You have created a product that has a unique and original design. Now what – how do you obtain intellectual property protection for the design? Your design may be eligible for a design patent, a copyright or trade dress protection (or maybe all three!). Here’s a brief primer on these three important forms of protection:
Design Patents: A design patent protects new, original and ornamental aspects of an article for manufacture and can cover either the overall appearance of the article or specific design elements. Design patents only protect non-functional elements of an article. A functional element, which is not protected by the design patent, is an element that is essential to the use or purpose of the article. A design patent grants the owner the right to prevent others from making, using, selling, offering to sell or importing any article that embodies the design protected by the patent. The test for infringement is a pretty simple one: Would an ordinary person who buys and uses this design, and who is familiar with this type of design, confuse the allegedly infringing design with the patented design?
A design patent requires much more upfront work and costs to obtain protection than a copyright registration or trade dress registration but provides an extremely strong form of protection. A design patent remains in effect for 14 years after the date of issuance.
Copyright: A copyright protects an original work of authorship fixed in any tangible medium of expression. In order to be original, the work must be an independent creation and must possess at least a minimum level of creativity. The amount of creativity necessary for copyright protection is very low, and often is described as “modest” and “very slight.” A difficulty that often arises in obtaining copyright protection for product configurations is that the copyright only protects the design elements of the product design and not the functional and utilitarian elements of the design. Consequently, the design elements must be able to be identified separately and must exist separately from the functional and utilitarian elements of the product configuration. This is known as the “conceptual separability” requirement. If a product’s design and function cannot be separated, copyright protection is not available.

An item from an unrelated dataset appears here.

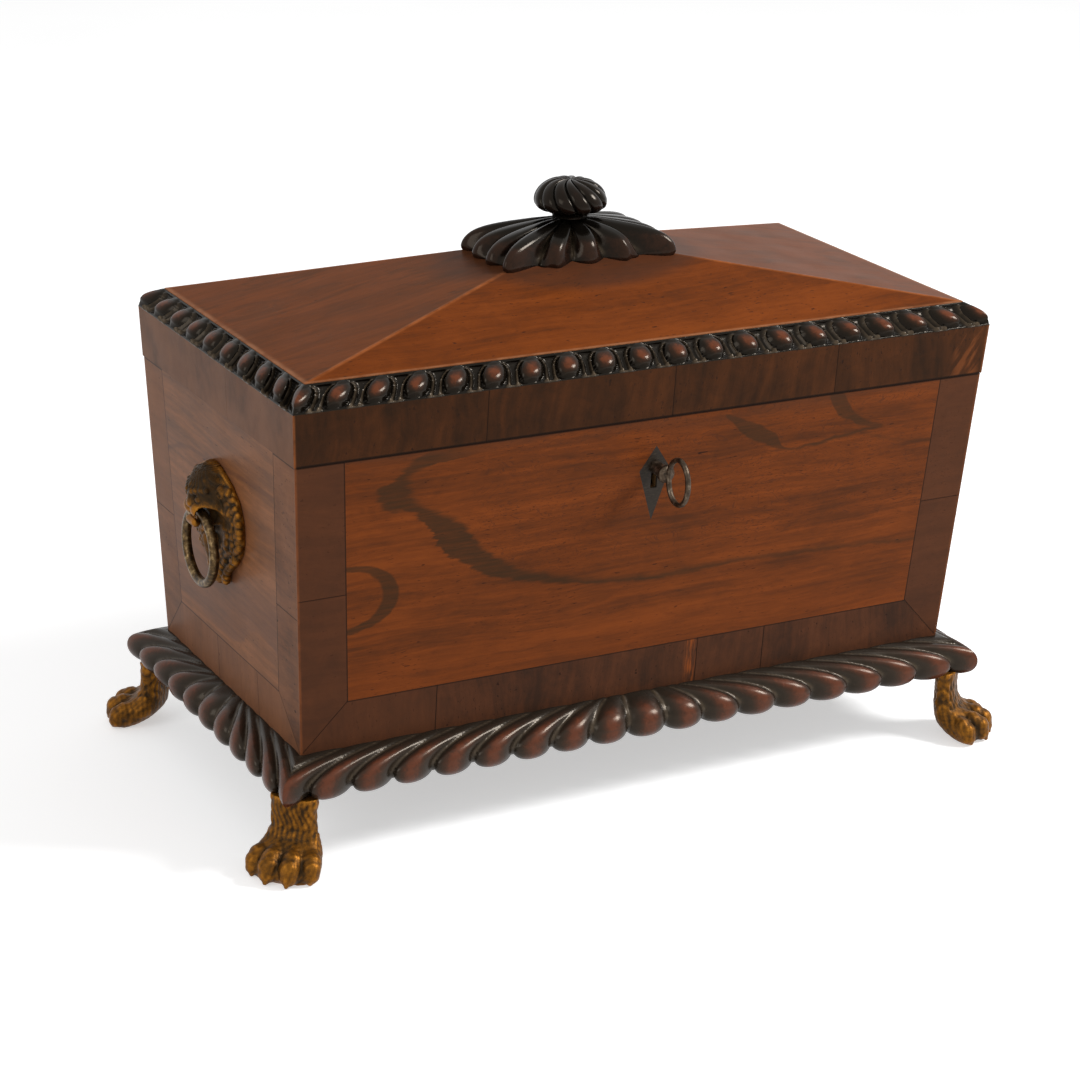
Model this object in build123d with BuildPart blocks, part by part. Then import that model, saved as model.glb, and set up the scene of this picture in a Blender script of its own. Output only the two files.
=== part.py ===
from build123d import *
import os
from math import acos, asin, atan, atan2, cos, degrees, hypot, pi, sin, sqrt

os.makedirs("parts", exist_ok=True)

# Box: height of its underside, height of its sides, half sizes at the underside
base_z = 45.1
box_h = 122.9
base_half_w = 152.95
base_half_d = 71.55

# Lean of the sides: how much wider each half is at the top of the lid sides
flare_w = 7.05
flare_d = 8.75

# Joint between box and lid, and height of the lid sides
joint_gap = 0.3
lid_proud = 0.4
frieze_h = 21.5

# Wood thicknesses and fits
veneer_t = 1.2
board_t = 10.0
bottom_t = 8.0
hairline = 0.1
loose_fit = 0.5
slide_fit = 0.08
pin_fit = 0.03
screw_fit = 0.05

# Crossbanding round the panels
band_w = 20.8
band_h = 20.5
front_rail_joints = (-94.0, 28.0, 61.0)
end_rail_joints = (-30.0, 12.0)
front_stile_joint_up = 66.9
end_stile_joint_up = 58.9
frieze_joints = (-78.0, 6.0, 84.0)
end_frieze_joint = 14.0

# Roof of the lid: four hips that rise to the middle
roof_rise = 25.3
roof_veneer_t = 1.25
apex_scale = 0.02
lining_t = 2.0

# Base moulding with leaning lobes, depths measured down from the underside of the box
base_moulding_h = 14.1
base_rail_in = 14.0
lobe_r = 7.2
lobe_out = 6.8
lobe_down = 7.7
corner_lobe_r = 7.6
corner_lobe_out = 6.4
lobe_tail_r = 1.7
lobe_tail_out = 0.8
lobe_tail_down = 1.9
lobe_lean = 20.0
lean_lobes = 3
front_lobes = 8
end_lobes = 4
# core of the moulding: distance out from the face, depth
core_profile = ((0.0, 0.0), (1.2, 0.7), (8.0, 4.6), (11.3, 8.1), (10.5, 12.1), (8.5, base_moulding_h))

# Lid edge moulding with upright beads
edge_w = 8.5
edge_h = 9.1
edge_core = 0.78
bead_r = 5.0
bead_reach = 0.6
front_beads = 18
end_beads = 8

# Finial: domed rosette with square corners, and a squashed knob
# lobes in one quarter of the rosette: end along the lid, end across it, radius
rosette_lobes = ((36.9, 5.8, 5.2), (35.5, 17.3, 6.0), (17.8, 13.6, 7.0), (0.0, 13.6, 7.0))
rosette_tail_r = 2.4
rosette_tail_out = 5.5
rosette_core_half_w = 30.0
rosette_core_half_d = 13.0
rosette_core_deep = 6.0
rosette_eye_r = 9.0
knob_seat_up = 9.6
knob_h = 15.1
knob_r = 15.5
knob_half_h = 7.2
knob_neck_r = 7.0
knob_foot_r = 8.0
knob_foot_t = 1.0
dowel_r = 4.0
dowel_len = 27.5

# Paw feet on the diagonals of the base
foot_past = 4.6
ankle_half_w = 9.5
ankle_half_d = 5.5
stud_r = 2.0
stud_down = 7.0
stud_up = 9.0
# heel and paw sections: height, shift outwards, half length, half width
paw_sections = (
    (base_z - base_moulding_h, 0.0, ankle_half_d, ankle_half_w),
    (22.0, 0.3, 6.2, 9.2),
    (13.0, 3.6, 8.6, 12.5),
    (6.0, 6.6, 9.6, 14.0),
    (0.0, 9.8, 7.4, 11.0),
)
toe_r = 4.4
toe_out = 17.6
toe_side = 4.5
side_toe_r = 4.2
side_toe_out = 12.6
side_toe_side = 12.2
toe_len = 8.0
toe_z = 5.2
toe_gather = 0.82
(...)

An item infringes a copyright if the accused item is “substantially similar” to the copyrighted work. This is a simple test to state but often can be a difficult one to apply.
A copyright registration is not required for protection but is highly desirable because the registration provides significant benefits and remedies if infringement should occur. A copyright registration is inexpensive and can be obtained fairly quickly. A copyright generally remains in effect for the life of the author plus an additional 70 years, and does not have to be renewed.
Trade Dress: A particular aspect of a product configuration, or the overall configuration of the entire product, may be protected as trade dress (which essentially is the same as a trademark, but applied to a product configuration). A product configuration can qualify for trade dress protection if the configuration attains what is known as “secondary meaning.” The concept of “secondary meaning” is a short-hand way of saying that the particular configuration has come to be recognized by consumers as an indicator of the source of the product. Think the Coca Cola bottle.
The test for trade dress infringement is whether a competitor has adopted a similar trade dress that causes a “likelihood of confusion” in the minds of consumers. In other words, infringement exists when a consumer is likely to be confused into believing that the product of the infringer originates with or is sponsored by the legitimate owner of the trade dress.
A product configuration acquires trade dress protection through use. Registration is not required but is highly advisable and confers a number of benefits to the owner of the registration. The trade dress may be registered with the US Patent and Trademark Office. It cost more money and takes more time to obtain a trade dress registration than a copyright registration, but generally less time and money than a design patent. Trade dress protection does not have any specific term – the protection exists for as long as the product is sold. A trade dress registration must be renewed every 10 years.
As can be seen, design patents, copyrights and trade dress each have different requirements for protection and different costs involved to obtain protection. A business that has developed what they believe is a strong product design or configuration should consider all forms of protection as appropriate to provide a strong deterrent against infringement.